THE PROBLEM
Of the material below, the lines to be retyped are those from the line containing "Write the FreeCAD" through the line containing "sleeve_bottom = 62.0", inclusive; reproduce them exactly.

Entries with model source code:
^^^^^^^^^^^^^^^^

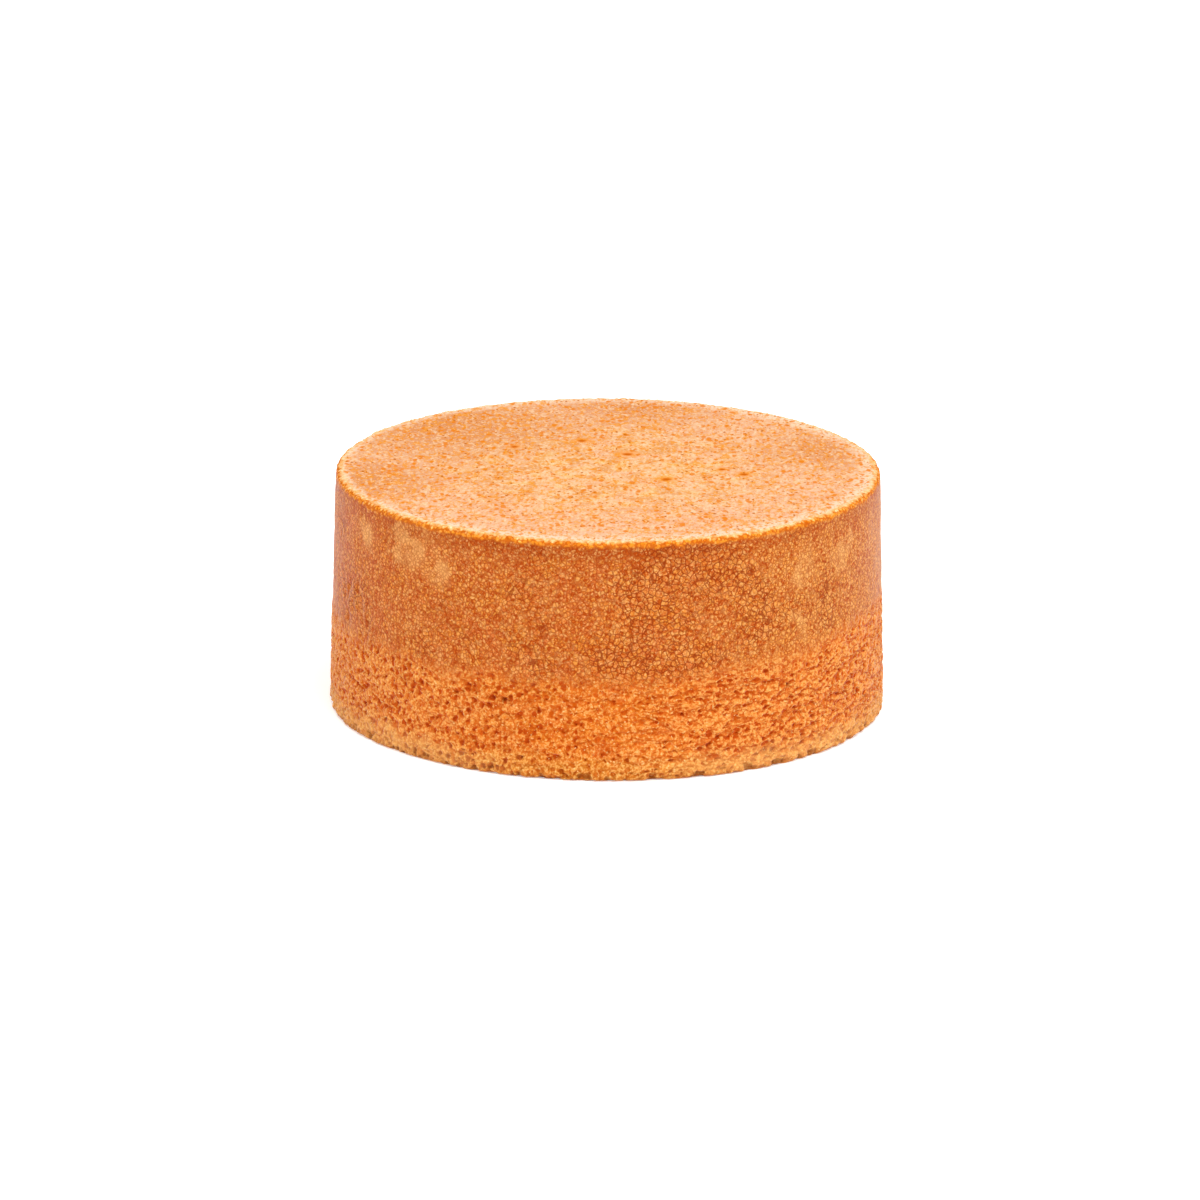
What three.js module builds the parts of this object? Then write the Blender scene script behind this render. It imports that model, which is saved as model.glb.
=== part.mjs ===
// A whole mud cake, without icing. It was baked in a deep round tin and turned out upside down, so the
// flat face from the tin's base is on top, and the face where the risen dome was cut off is underneath.
// It is one piece of cake, and so one solid: millimetres, +Z up, origin in the middle of its underside.
import * as THREE from "three";

// Driving dimensions.
const TIN_DIAMETER = 230; // across the inside of a 9 inch tin: the cake at its widest, near the foot
const CAKE_HEIGHT = 99.6; // a 4 inch deep tin, baked full and cut level with its rim
const SIDE_DRAW = 2.1; // how far the side leans in on its way from the foot to the top
const TOP_EDGE_RADIUS = 2.8; // rounding where the tin's wall met its base
const FOOT_EDGE_RADIUS = 1.6; // wear along the cut edge
const CRUMB_LINE = 0.41 * CAKE_HEIGHT; // above it the side has its baked skin, below it the crumb is bare
const CRUMB_LINE_SWING = 5; // how far that line wanders up and down
const CRUMB_STEP = 0.45; // how deep the bare crumb lies behind the skin along that line
const CRUMB_STEP_HEIGHT = 4; // how gently the side steps in there

// Unevenness of the surface: how wide its lumps are, and how far they stand out or lie in.
const SKIN_LUMP = 17;
const SKIN_RELIEF = 0.35;
const CRUMB_LUMP = 11;
const CRUMB_RELIEF = 0.5;
const TOP_LUMP = 24;
const TOP_RELIEF = 0.25;
const NIBBLE_WIDTH = 9; // crumbs broken off the foot
const NIBBLE_DEPTH = 1.4;
const NIBBLE_HEIGHT = 8;
const EDGE_FADE = 4; // the side's relief dies out over this width of the flat top
// Each kind of lump has rows of its own in the table of grains.
const SKIN_ROWS = 0;
const CRUMB_ROWS = 40;
const NIBBLE_ROWS = 80;
const TOP_ROWS = 120;

// Mesh steps.
const STEPS_AROUND = 124;
const SIDE_ROWS = 17;
const CORNER_STEPS = 4;
const FOOT_STEPS = 2;
const FACE_RINGS = [0.3, 0.58, 0.8]; // shares of a flat face's radius

const CRUST_COLOR = 0xd98040;

const footRadius = TIN_DIAMETER / 2;
const topRadius = footRadius - SIDE_DRAW;

// A number from 0 to 1 that is always the same for one pair of whole numbers.
function grain(column, row) {
  const mixed = Math.sin(column * 127.1 + row * 311.7) * 43758.5453;
  return mixed - Math.floor(mixed);
}

function smooth(t) {
  return t * t * (3 - 2 * t);
}

// Soft lumps from -1 to 1 over a surface of turn (0 to 1 around the cake) and distance along it.
// They close on themselves around the cake, so both ends of a turn meet.
function lumps(turn, distance, width, firstRow) {
  const columns = Math.round((2 * Math.PI * footRadius) / width);
  const across = (turn - Math.floor(turn)) * columns;
  const along = distance / width + firstRow;
  const column = Math.floor(across);
  const row = Math.floor(along);
  const u = smooth(across - column);
  const v = smooth(along - row);
  const left = column % columns;
  const right = (column + 1) % columns;
  const low = grain(left, row) * (1 - u) + grain(right, row) * u;
  const high = grain(left, row + 1) * (1 - u) + grain(right, row + 1) * u;
  return 2 * (low * (1 - v) + high * v) - 1;
}

// Height of the line between bare crumb and skin, which wanders in a few waves around the cake.
function crumbLine(turn) {
  const angle = 2 * Math.PI * turn;
  const wave = 0.5 * Math.cos(angle - 0.4) + 0.3 * Math.cos(3 * angle + 1.9) + 0.2 * Math.cos(7 * angle);
  return CRUMB_LINE + CRUMB_LINE_SWING * wave;
}

// How far the side stands out from its plain profile at one height: broad lumps, a low step in to the
// bare crumb, and bites out of the foot.
function sideRelief(turn, height) {
  const bare = smooth(THREE.MathUtils.clamp((crumbLine(turn) - height) / CRUMB_STEP_HEIGHT + 0.5, 0, 1));
  const skin = SKIN_RELIEF * lumps(turn, height, SKIN_LUMP, SKIN_ROWS);
  const crumb = CRUMB_RELIEF * lumps(turn, height, CRUMB_LUMP, CRUMB_ROWS);
  const step = CRUMB_STEP * bare * THREE.MathUtils.clamp(height / crumbLine(turn), 0, 1);
  const bite = Math.max(0, lumps(turn, 0, NIBBLE_WIDTH, NIBBLE_ROWS));
  const nearFoot = THREE.MathUtils.clamp(1 - height / NIBBLE_HEIGHT, 0, 1);
  return skin * (1 - bare) + crumb * bare - step - NIBBLE_DEPTH * bite * nearFoot;
}

// Half of the cake's outline, as distance from the axis and height, from the middle of the underside
// round to the middle of the top.
function cakeProfile() {
  const points = [new THREE.Vector2(0, 0)];
  const flatFoot = footRadius - FOOT_EDGE_RADIUS;
  const flatTop = topRadius - TOP_EDGE_RADIUS;
  for (const share of FACE_RINGS) points.push(new THREE.Vector2(flatFoot * share, 0));
  for (let i = 0; i <= FOOT_STEPS; i++) {
    const a = (Math.PI / 2) * (i / FOOT_STEPS);
    const inFromSide = FOOT_EDGE_RADIUS * (1 - Math.sin(a));
    points.push(new THREE.Vector2(footRadius - inFromSide, FOOT_EDGE_RADIUS * (1 - Math.cos(a))));
  }
  const sideHeight = CAKE_HEIGHT - TOP_EDGE_RADIUS - FOOT_EDGE_RADIUS;
  for (let i = 1; i < SIDE_ROWS; i++) {
    const share = i / SIDE_ROWS;
    points.push(new THREE.Vector2(footRadius - SIDE_DRAW * share, FOOT_EDGE_RADIUS + sideHeight * share));
  }
  for (let i = 0; i <= CORNER_STEPS; i++) {
    const a = (Math.PI / 2) * (i / CORNER_STEPS);
    const x = flatTop + TOP_EDGE_RADIUS * Math.cos(a);
    points.push(new THREE.Vector2(x, CAKE_HEIGHT - TOP_EDGE_RADIUS * (1 - Math.sin(a))));
  }
  for (const share of [...FACE_RINGS].reverse()) {
    points.push(new THREE.Vector2(flatTop * share, CAKE_HEIGHT));
  }
  points.push(new THREE.Vector2(0, CAKE_HEIGHT));
  return points;
}

// The profile turned once round the axis, then made uneven. The underside stays flat, because it rests
// on the table.
function cakeGeometry() {
  const geometry = new THREE.LatheGeometry(cakeProfile(), STEPS_AROUND);
  geometry.rotateX(Math.PI / 2); // a lathe turns about Y, and the cake stands along Z
  const position = geometry.getAttribute("position");
  for (let i = 0; i < position.count; i++) {
    const x = position.getX(i);
    const y = position.getY(i);
    const height = position.getZ(i);
    const radius = Math.hypot(x, y);
    const turn = Math.atan2(y, x) / (2 * Math.PI);
    const outer = smooth(THREE.MathUtils.clamp((radius - topRadius) / EDGE_FADE + 1, 0, 1));
    const grown = radius + sideRelief(turn, height) * outer;
    const scale = radius > 0 ? grown / radius : 1;
    const onTop = smooth(THREE.MathUtils.clamp((height - CAKE_HEIGHT) / TOP_EDGE_RADIUS + 1, 0, 1));
    const fromCentre = radius / topRadius; // the middle of the top is one point, so nothing may turn there
    const sag = TOP_RELIEF * onTop * fromCentre * lumps(turn, radius, TOP_LUMP, TOP_ROWS);
    position.setXYZ(i, x * scale, y * scale, height + sag);
  }
  geometry.computeBoundingBox();
  const box = geometry.boundingBox;
  geometry.translate(-(box.min.x + box.max.x) / 2, -(box.min.y + box.max.y) / 2, -box.min.z);
  geometry.computeVertexNormals();
  return geometry;
}

const crust = new THREE.MeshStandardMaterial({ color: CRUST_COLOR, roughness: 0.6, metalness: 0 });
const cake = new THREE.Mesh(cakeGeometry(), crust);
cake.name = "cake";

const mudCake = new THREE.Group();
mudCake.add(cake);

export default mudCake;
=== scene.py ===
import math

import bmesh
import bpy
from mathutils import Matrix, Vector


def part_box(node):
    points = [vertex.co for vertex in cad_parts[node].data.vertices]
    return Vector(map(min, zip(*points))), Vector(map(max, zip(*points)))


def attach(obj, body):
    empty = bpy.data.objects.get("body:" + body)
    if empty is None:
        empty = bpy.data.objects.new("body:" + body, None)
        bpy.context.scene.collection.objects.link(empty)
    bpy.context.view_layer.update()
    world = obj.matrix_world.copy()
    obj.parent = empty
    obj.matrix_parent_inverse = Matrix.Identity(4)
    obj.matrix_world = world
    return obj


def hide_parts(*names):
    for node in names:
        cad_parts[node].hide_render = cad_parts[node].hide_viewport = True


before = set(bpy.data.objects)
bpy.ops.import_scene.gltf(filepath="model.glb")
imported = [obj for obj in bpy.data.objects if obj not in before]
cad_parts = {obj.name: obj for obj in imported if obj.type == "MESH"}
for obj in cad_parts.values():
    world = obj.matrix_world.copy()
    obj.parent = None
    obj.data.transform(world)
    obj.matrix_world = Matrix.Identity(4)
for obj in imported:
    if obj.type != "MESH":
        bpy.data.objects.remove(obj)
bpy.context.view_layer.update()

# The cake itself. One piece of mud cake without icing, baked in a deep round tin and turned out upside
# down: a fine baked skin on the flat top and round the upper side, bare open crumb round the lower side.
# A disc of even cells makes the top, and its edge is drawn out over the rim and down to the foot.
MM = 0.001
cake_low, cake_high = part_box("cake")
SIDE_ROOM = 0.3 * MM  # left free for the relief
TOP_ROOM = 0.2 * MM
foot_radius = 0.5 * (cake_high.x - cake_low.x) - SIDE_ROOM
cake_height = cake_high.z - cake_low.z - TOP_ROOM
side_draw = 2.1 * MM  # the side leans in by this much on its way up
top_radius = foot_radius - side_draw
rim_radius = 2.8 * MM
foot_edge_radius = 1.6 * MM
underside_radius = 0.97 * foot_radius  # of the disc of even cells there
crumb_line = 0.41 * cake_height  # the bare crumb reaches up to here

CELLS_AROUND = 768
TOP_CELLS = 96  # cells across the top
UNDERSIDE_CELLS = 48
RIM_ROWS = 7
RIM_ROWS_ON_TOP = 4  # the rows that belong to the top's material
SKIN_ROWS = 38
CRUMB_ROWS = 64
FOOT_ROWS = 3
SIDE, TOP, UNDERSIDE = 0, 1, 2  # material slots


def add_disc(shape, cells, radius, height):
    """Adds a grid laid out as a disc with CELLS_AROUND points along its edge, to a shape clear of z = 0."""
    bmesh.ops.create_grid(shape, x_segments=cells, y_segments=cells, size=1)
    border = [edge for edge in shape.edges if edge.is_boundary and edge.verts[0].co.z == 0]
    bmesh.ops.subdivide_edges(shape, edges=border, cuts=CELLS_AROUND // (4 * cells) - 1)
    for vert in (vert for vert in shape.verts if vert.co.z == 0):
        x, y = vert.co.x, vert.co.y
        reach = max(abs(x), abs(y))
        if reach < 1e-9:
            angle = 0.0
        elif abs(x) >= abs(y):
            angle = math.pi / 4 * y / x + (math.pi if x < 0 else 0)
        else:
            angle = math.pi / 2 - math.pi / 4 * x / y + (math.pi if y < 0 else 0)
        vert.co = (radius * reach * math.cos(angle), radius * reach * math.sin(angle), height)


def side_profile():
    """Radius and height of each ring from the rim's inner edge down to the disc on the underside."""
    rings = []
    for i in range(1, RIM_ROWS + 1):
        turn = math.pi / 2 * i / RIM_ROWS
        radius = top_radius - rim_radius * (1 - math.sin(turn))
        rings.append((radius, cake_height - rim_radius * (1 - math.cos(turn))))
    side_top = cake_height - rim_radius
    for start, end, rows in ((side_top, crumb_line, SKIN_ROWS), (crumb_line, foot_edge_radius, CRUMB_ROWS)):
        for i in range(1, rows + 1):
            height = start + (end - start) * i / rows
            lean = side_draw * (height - foot_edge_radius) / (side_top - foot_edge_radius)
            rings.append((foot_radius - lean, height))
    for i in range(1, FOOT_ROWS + 1):
        turn = math.pi / 2 * i / FOOT_ROWS
        radius = foot_radius - foot_edge_radius * (1 - math.cos(turn))
        rings.append((radius, foot_edge_radius * (1 - math.sin(turn))))
    rings.append((underside_radius, 0))
    return rings


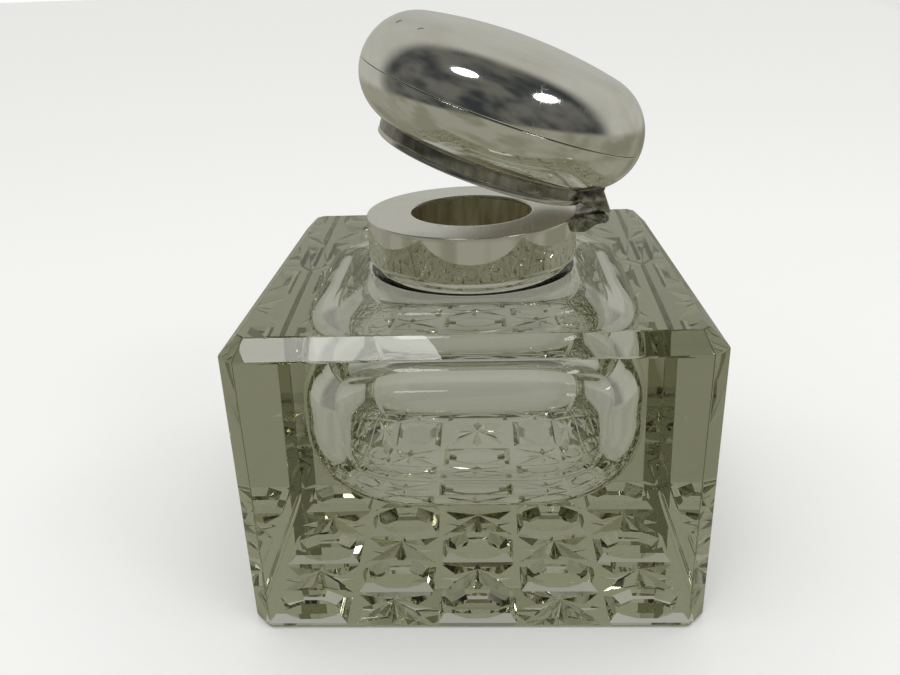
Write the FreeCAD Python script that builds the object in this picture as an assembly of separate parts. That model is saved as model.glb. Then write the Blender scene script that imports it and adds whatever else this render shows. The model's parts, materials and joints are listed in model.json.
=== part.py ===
import FreeCAD, Part
import math
import os

from FreeCAD import Vector

# Square cut-glass inkwell with a silver collar and a hinged, hollow silver lid.
# Millimetres, +Z up. The origin is the centre of the underside, the front faces -Y and the
# hinge is at +X. The lid is drawn closed and then turned open to its rest pose.

# Glass block
glass_width = 90.0
glass_height = 62.0
edge_chamfer = 3.5
base_chamfer = 0.6
shoulder_flare = 2.0
neck_radius = 20.6
neck_top = 72.2
neck_bore_radius = 13.9

# Reservoir inside the block
reservoir_width = 68.0
reservoir_floor = 18.6
reservoir_roof = 56.6
reservoir_corner_radius = 20.0
reservoir_floor_radius = 17.0
reservoir_roof_radius = 13.0
reservoir_neck_radius = 3.0

# Cut pattern on the underside: five by five cells between flat strips
cells_per_side = 5
cell_pitch = 17.1
strip_width = 1.2
button_width = 9.8
moat_depth = 1.8
moat_wall_slope = 1.3
diagonal_cut_width = 7.0
straight_cut_width = 5.2
star_cut_depth = 2.2

# Silver collar
collar_radius = 22.3
collar_wall = 0.8
collar_bottom = 64.1
collar_top = 73.4
plate_thickness = 0.8
bedding_bottom = 64.4
mouth_radius = 12.87
sleeve_wall = 0.45
sleeve_bottom = 62.0

# Hinge
hinge_x = 27.35
hinge_z = 72.45
hinge_length = 13.0
knuckle_radius = 1.0
moving_knuckle_length = 4.2
knuckle_gap = 0.2
pin_radius = 0.5
pin_clearance = 0.04
moving_clearance = 0.35
bracket_depth = 3.7
bracket_tip_depth = 2.1

# Lid, measured closed
lid_gap = 0.35
lid_open_angle = 20.5
rim_radius = 22.4
rim_wall = 0.8
base_plate_height = 1.8
base_plate_thickness = 0.6
seam_radius = 29.8
seam_height = 86.8
bowl_arc_radius = 10.2
dome_height = 13.45
dome_shoulder_radius = 11.7
lid_sheet = 0.6
lug_tip_reach = 0.7
lug_slope_reach = -2.2
lug_slope_height = 5.3

os.makedirs("parts", exist_ok=True)
ORIGIN = Vector(0, 0, 0)
UP = Vector(0, 0, 1)
ALONG_HINGE = Vector(0, 1, 0)


def save(name, shape):
    """Write one piece as its own STEP file, and say how large it is."""
    solid = shape.Solids[0] if len(shape.Solids) == 1 else shape
    if not solid.isValid() or len(shape.Solids) != 1:
        raise RuntimeError(name + " is not one valid solid")
    solid.exportStep("parts/" + name + ".step")
    print(name, "volume", round(solid.Volume, 1), "mm3")


def disc(radius, bottom, top):
    """An upright cylinder on the main axis."""
    return Part.makeCylinder(radius, top - bottom, Vector(0, 0, bottom))


def ring(outer, inner, bottom, top):
    """An upright tube on the main axis."""
    return disc(outer, bottom, top).cut(disc(inner, bottom - 1, top + 1))


def rod(radius, start_y, end_y):
    """A cylinder along the hinge axis."""
    start = Vector(hinge_x, start_y, hinge_z)
    return Part.makeCylinder(radius, end_y - start_y, start, ALONG_HINGE)


def strap(points, width):
    """A profile of (x, z) points, carried the given width along the hinge, centred on y = 0."""
    corners = [Vector(x, -width / 2, z) for x, z in points]
    face = Part.Face(Part.makePolygon(corners + corners[:1]))
    return face.extrude(Vector(0, width, 0))


def turned(edges):
    """A closed outline of edges in the XZ plane, turned about the main axis."""
    face = Part.Face(Part.Wire(edges))
    return face.revolve(ORIGIN, UP, 360)


def line(start, end):
    """A straight edge between two (radius, height) points."""
    return Part.LineSegment(Vector(start[0], 0, start[1]), Vector(end[0], 0, end[1])).toShape()


def arc(centre, radius, start_deg, end_deg):
    """A circular edge in the XZ plane through three points at the given angles."""
    angles = [math.radians(a) for a in (start_deg, (start_deg + end_deg) / 2, end_deg)]
    points = [
        Vector(centre[0] + radius * math.cos(a), 0, centre[1] + radius * math.sin(a))
        for a in angles
    ]
    return Part.Arc(*points).toShape()


def opened(shape):
    """Turn a lid piece from closed to the rest pose."""
    shape = shape.copy()
    shape.rotate(Vector(hinge_x, 0, hinge_z), ALONG_HINGE, lid_open_angle)
    return shape


# ---------------------------------------------------------------- glass


def faceted(points, faces):
    """A solid with flat faces, from its corner points and lists of corner numbers."""
    sides = []
    for corner_numbers in faces:
        loop = [points[n] for n in corner_numbers]
        sides.append(Part.Face(Part.makePolygon(loop + loop[:1])))
    return Part.makeSolid(Part.makeShell(sides))


def mitre_cutter(length, width, depth):
    """The shape of one wheel cut along X: deepest in the middle, with pointed ends."""
    half, side = length / 2, width / 2
    points = [
        Vector(-half, 0, 0),
        Vector(half, 0, 0),
        Vector(0, -side, 0),
        Vector(0, side, 0),
        Vector(0, 0, depth),
        Vector(0, 0, -depth),
    ]
    upper = [(0, 2, 4), (2, 1, 4), (1, 3, 4), (3, 0, 4)]
    lower = [(2, 0, 5), (1, 2, 5), (3, 1, 5), (0, 3, 5)]
    return faceted(points, upper + lower)


def polygon_wire(sides, width, height):
    """A level, regular outline with the given number of sides and width across its flats."""
    reach = width / 2 / math.cos(math.pi / sides)
    corners = []
    for n in range(sides):
        angle = (2 * n + 1) * math.pi / sides
        corners.append(Vector(reach * math.cos(angle), reach * math.sin(angle), height))
    return Part.makePolygon(corners + corners[:1])


def frustum(sides, width, growth):
    """A solid as deep as the moat that has the given width at the surface.

    growth is how much wider each side gets, per millimetre of depth."""
    below = -0.5
    wires = [
        polygon_wire(sides, width + 2 * growth * height, height)
        for height in (below, moat_depth)
    ]
    return Part.makeLoft(wires, True, True)


def placed(cutter, x, y, turn):
    """A copy of a cutter, turned about Z and moved over the underside."""
    copy = cutter.copy()
    copy.rotate(ORIGIN, UP, turn)
    copy.translate(Vector(x, y, 0))
    return copy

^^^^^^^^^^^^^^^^

THE OUTPUT
Write the FreeCAD Python script that builds the object in this picture as an assembly of separate parts. That model is saved as model.glb. Then write the Blender scene script that imports it and adds whatever else this render shows. The model's parts, materials and joints are listed in model.json.
=== part.py ===
import FreeCAD, Part
import math
import os

from FreeCAD import Vector

# Square cut-glass inkwell with a silver collar and a hinged, hollow silver lid.
# Millimetres, +Z up. The origin is the centre of the underside, the front faces -Y and the
# hinge is at +X. The lid is drawn closed and then turned open to its rest pose.

# Glass block
glass_width = 90.0
glass_height = 62.0
edge_chamfer = 3.5
base_chamfer = 0.6
shoulder_flare = 2.0
neck_radius = 20.6
neck_top = 72.2
neck_bore_radius = 13.9

# Reservoir inside the block
reservoir_width = 68.0
reservoir_floor = 18.6
reservoir_roof = 56.6
reservoir_corner_radius = 20.0
reservoir_floor_radius = 17.0
reservoir_roof_radius = 13.0
reservoir_neck_radius = 3.0

# Cut pattern on the underside: five by five cells between flat strips
cells_per_side = 5
cell_pitch = 17.1
strip_width = 1.2
button_width = 9.8
moat_depth = 1.8
moat_wall_slope = 1.3
diagonal_cut_width = 7.0
straight_cut_width = 5.2
star_cut_depth = 2.2

# Silver collar
collar_radius = 22.3
collar_wall = 0.8
collar_bottom = 64.1
collar_top = 73.4
plate_thickness = 0.8
bedding_bottom = 64.4
mouth_radius = 12.87
sleeve_wall = 0.45
sleeve_bottom = 62.0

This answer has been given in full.